#### DIRECTIONS:
Repeat the listing below in full, exactly as it stands.

#### DATA LINES:

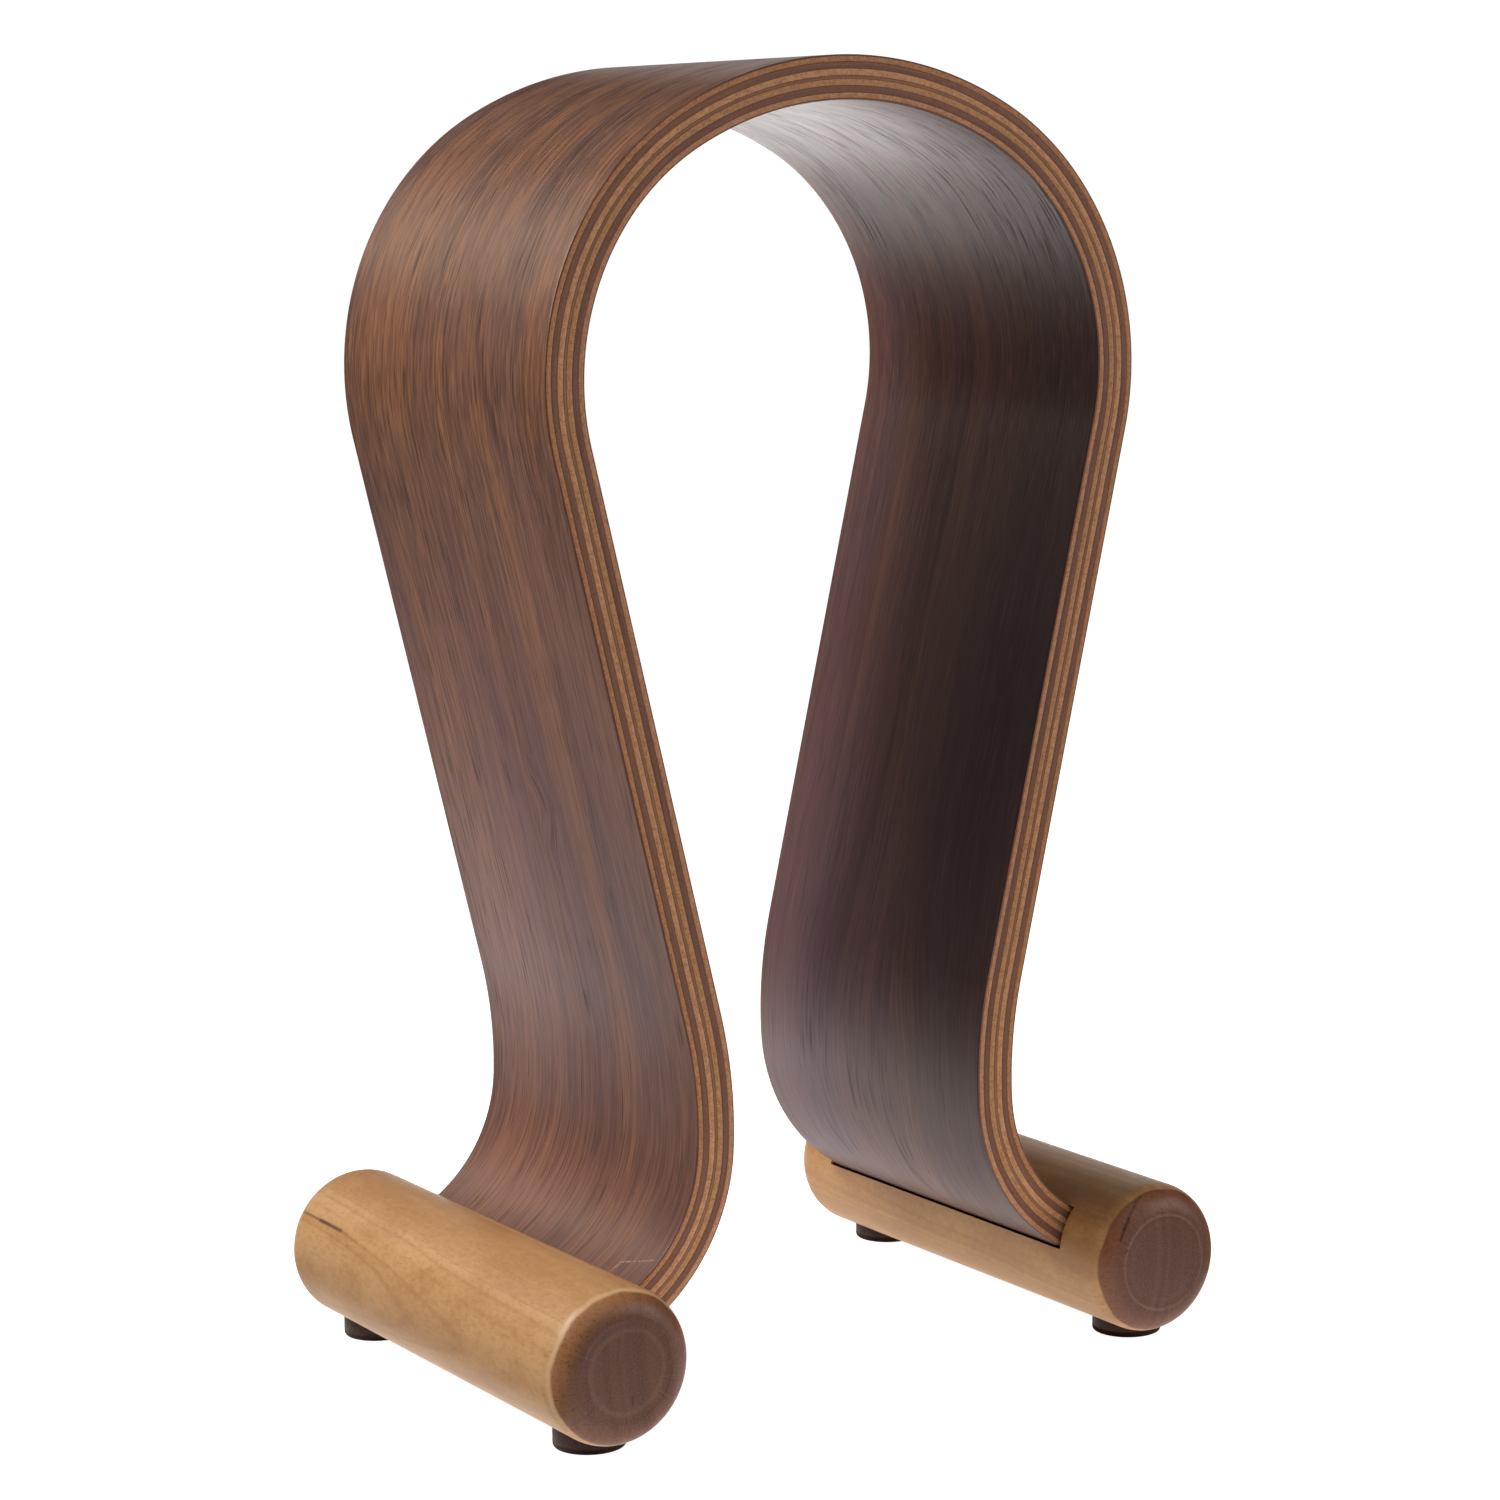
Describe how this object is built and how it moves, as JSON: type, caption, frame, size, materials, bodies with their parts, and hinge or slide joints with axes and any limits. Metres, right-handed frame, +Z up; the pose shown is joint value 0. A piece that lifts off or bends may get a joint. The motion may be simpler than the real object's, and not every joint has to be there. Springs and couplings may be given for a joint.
{
  "type": "headphone stand",
  "caption": "Omega-shaped bent plywood headphone stand: a walnut-faced arch whose ends are let into two round wooden foot bars on felt pads.",
  "frame": {"origin": "on the ground, at the centre of the footprint, midway between the two foot bars", "axes": "+Z up to the crown, +X to the right seen from the front, front faces -Y; the foot bars run along Y"},
  "size_m": [0.156, 0.112, 0.2566],
  "materials": {
    "walnut_veneer": "satin oiled walnut face veneer, grain along the band",
    "light_ply": "sanded light cross-grain ply",
    "dark_ply": "sanded dark ply",
    "centre_ply": "sanded mid-brown ply",
    "foot_wood": "satin lacquered pale dowel, grain along its length, browner end grain",
    "pad_felt": "dense dark brown felt",
    "pad_adhesive": "matte double-sided adhesive disc"
  },
  "bodies": {
    "root": {"outer_face_veneer": "walnut_veneer", "ply_2_light": "light_ply", "ply_3_dark": "dark_ply", "ply_4_light": "light_ply", "ply_5_centre": "centre_ply", "ply_6_light": "light_ply", "ply_7_dark": "dark_ply", "ply_8_light": "light_ply", "inner_face_veneer": "walnut_veneer", "left_foot_bar": "foot_wood", "right_foot_bar": "foot_wood", "front_left_pad": "pad_felt", "front_right_pad": "pad_felt", "back_left_pad": "pad_felt", "back_right_pad": "pad_felt", "front_left_pad_adhesive": "pad_adhesive", "front_right_pad_adhesive": "pad_adhesive", "back_left_pad_adhesive": "pad_adhesive", "back_right_pad_adhesive": "pad_adhesive"}
  },
  "joints": []
}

#### REPLY:
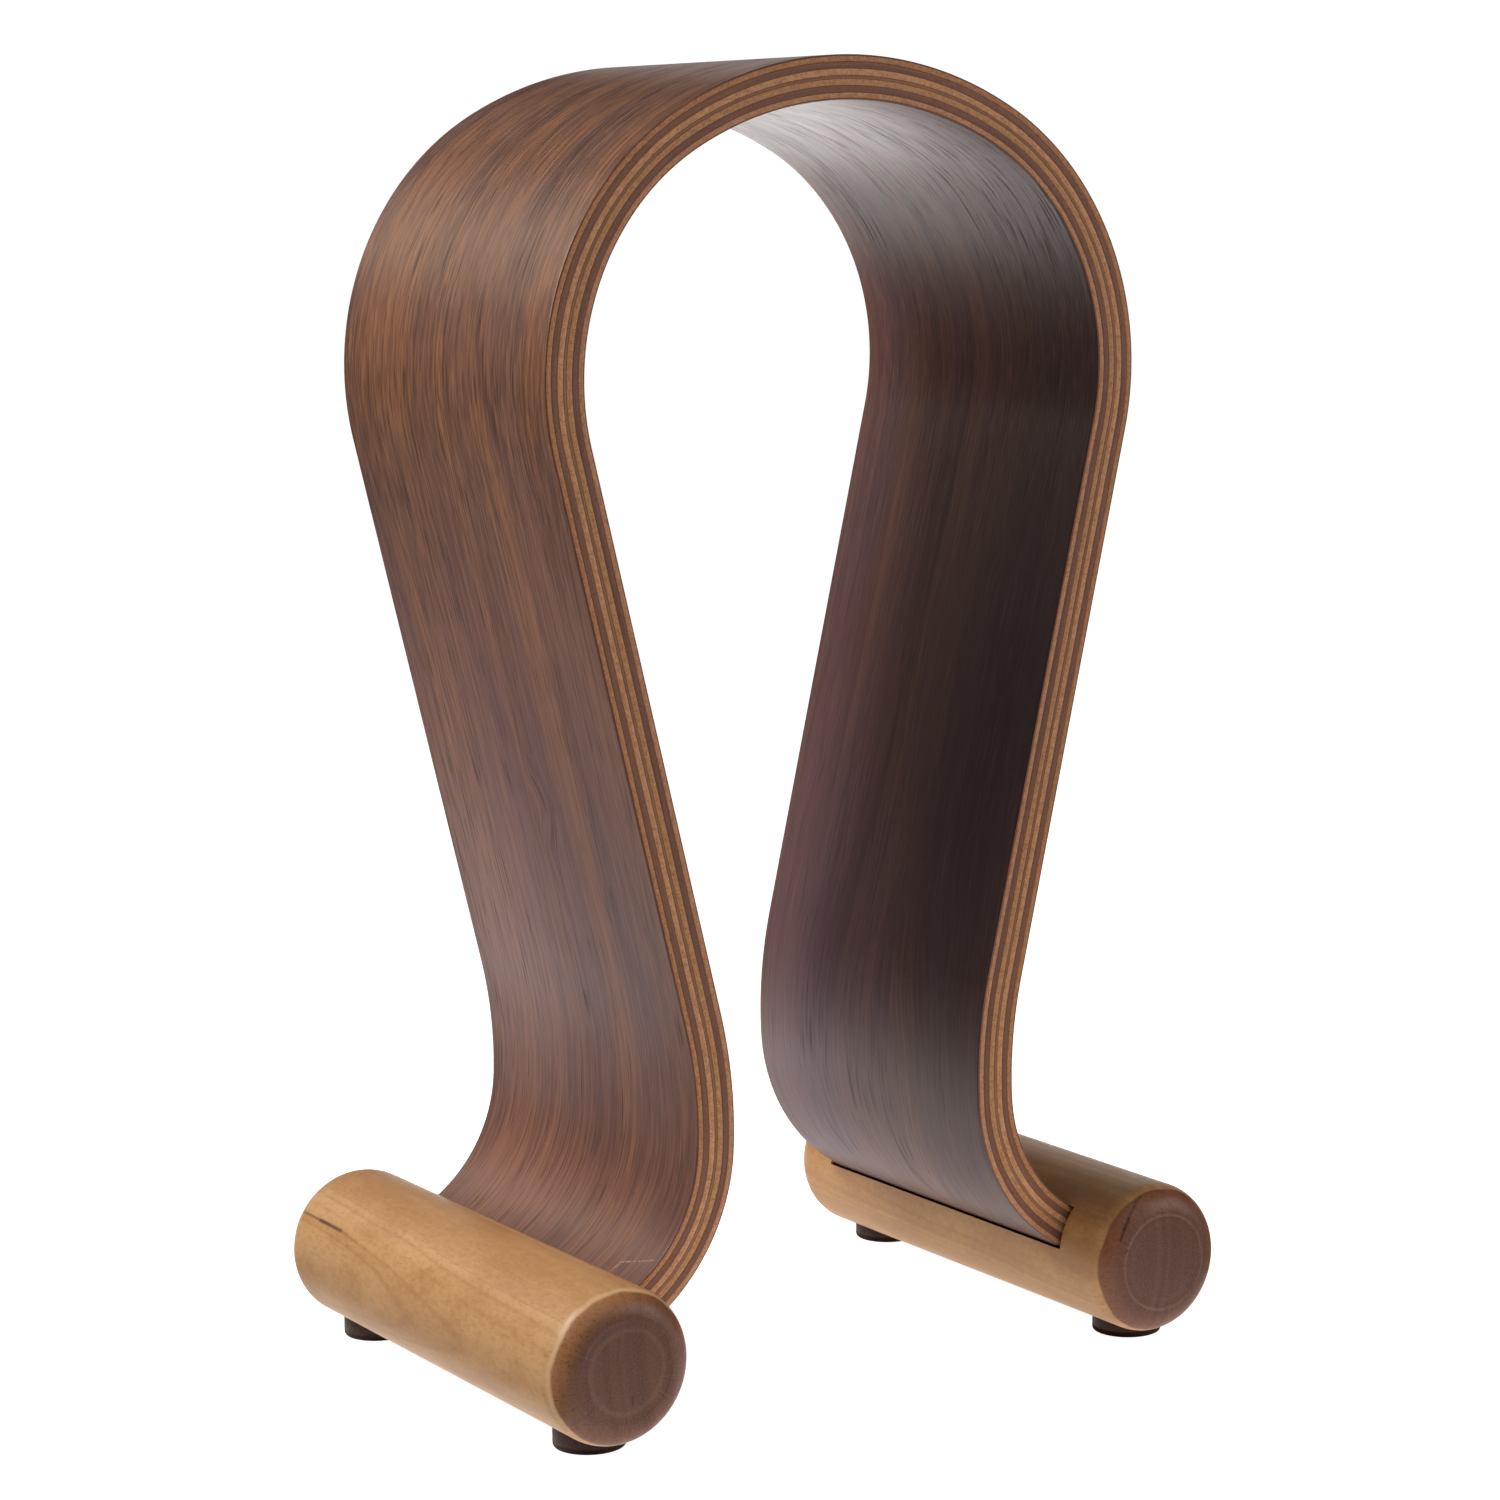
Describe how this object is built and how it moves, as JSON: type, caption, frame, size, materials, bodies with their parts, and hinge or slide joints with axes and any limits. Metres, right-handed frame, +Z up; the pose shown is joint value 0. A piece that lifts off or bends may get a joint. The motion may be simpler than the real object's, and not every joint has to be there. Springs and couplings may be given for a joint.
{
  "type": "headphone stand",
  "caption": "Omega-shaped bent plywood headphone stand: a walnut-faced arch whose ends are let into two round wooden foot bars on felt pads.",
  "frame": {"origin": "on the ground, at the centre of the footprint, midway between the two foot bars", "axes": "+Z up to the crown, +X to the right seen from the front, front faces -Y; the foot bars run along Y"},
  "size_m": [0.156, 0.112, 0.2566],
  "materials": {
    "walnut_veneer": "satin oiled walnut face veneer, grain along the band",
    "light_ply": "sanded light cross-grain ply",
    "dark_ply": "sanded dark ply",
    "centre_ply": "sanded mid-brown ply",
    "foot_wood": "satin lacquered pale dowel, grain along its length, browner end grain",
    "pad_felt": "dense dark brown felt",
    "pad_adhesive": "matte double-sided adhesive disc"
  },
  "bodies": {
    "root": {"outer_face_veneer": "walnut_veneer", "ply_2_light": "light_ply", "ply_3_dark": "dark_ply", "ply_4_light": "light_ply", "ply_5_centre": "centre_ply", "ply_6_light": "light_ply", "ply_7_dark": "dark_ply", "ply_8_light": "light_ply", "inner_face_veneer": "walnut_veneer", "left_foot_bar": "foot_wood", "right_foot_bar": "foot_wood", "front_left_pad": "pad_felt", "front_right_pad": "pad_felt", "back_left_pad": "pad_felt", "back_right_pad": "pad_felt", "front_left_pad_adhesive": "pad_adhesive", "front_right_pad_adhesive": "pad_adhesive", "back_left_pad_adhesive": "pad_adhesive", "back_right_pad_adhesive": "pad_adhesive"}
  },
  "joints": []
}